Eine kleine Auffälligkeit an der Kurbel: Seit der Montage meiner Speedplay-Pedale hatte ich ein leichtes Eiern beim Treten, es fühlte sich an als hätte das Achslager des Pedals etwas Spiel, was sich immer nahe des oberen Totpunkts spürbar machte.

Doch beim ersten Check zeigte sich: Die Achslager sind in Ordnung. Nur hatte sich das Pedalgewinde etwas gelöst. Nachdem ich beide Pedale noch einmal ordentlich festgezogen hatte, war das Problem vorerst beseitigt.

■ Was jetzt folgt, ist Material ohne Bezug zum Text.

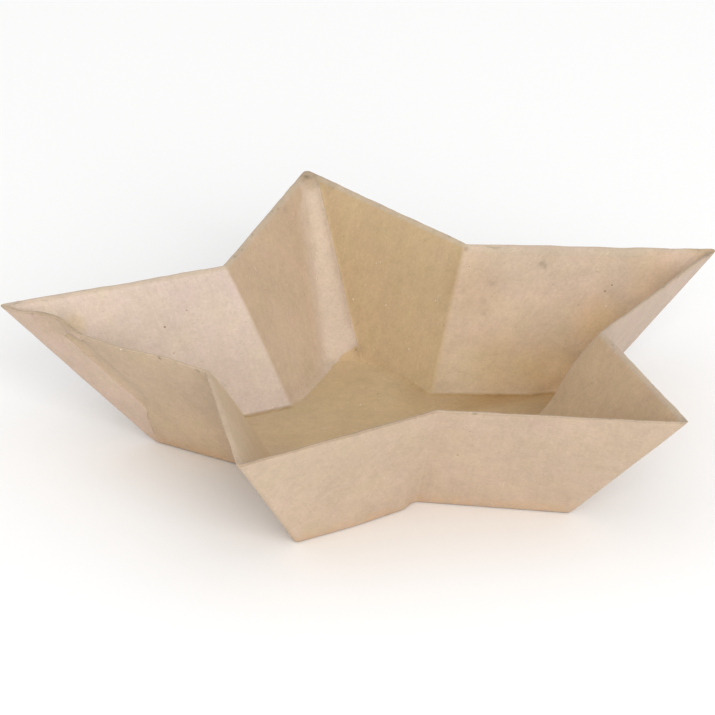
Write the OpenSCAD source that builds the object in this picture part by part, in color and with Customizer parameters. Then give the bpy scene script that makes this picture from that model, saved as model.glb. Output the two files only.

Doch nach einem erneuten Wechsel auf SPD-SL-Shimano-Pedale für einen Schuhtest (die Cleats lassen sich einfach leichter Wechseln) trat das Gefühl wieder auf, diesmal noch etwas stärker, fast so, als würde das Gewinde durchrutschen.

Bei einer detaillierten Untersuchung stieß ich auf eine konusförmige Unterlegscheibe, die auf der Kurbelseite außen auf dem Pedalgewinde saß und locker war (siehe oben). Möglicherweise hatte sich Dreck oder Fett vom Pedalgewinde darunter gesammelt und die Scheibe saß nicht ganz sauber in ihrer Fassung.

Ich habe die U-Scheibe und die Fassung jetzt gereinigt und die Pedale neu eingesetzt. Jetzt bin ich gespannt, ob das Problem jetzt gelöst ist.

Eine Info am Rande: Weder in der Campa Bedienungsanleitung noch im technischen Handbuch ist die Unterleg-Scheibe erwähnt.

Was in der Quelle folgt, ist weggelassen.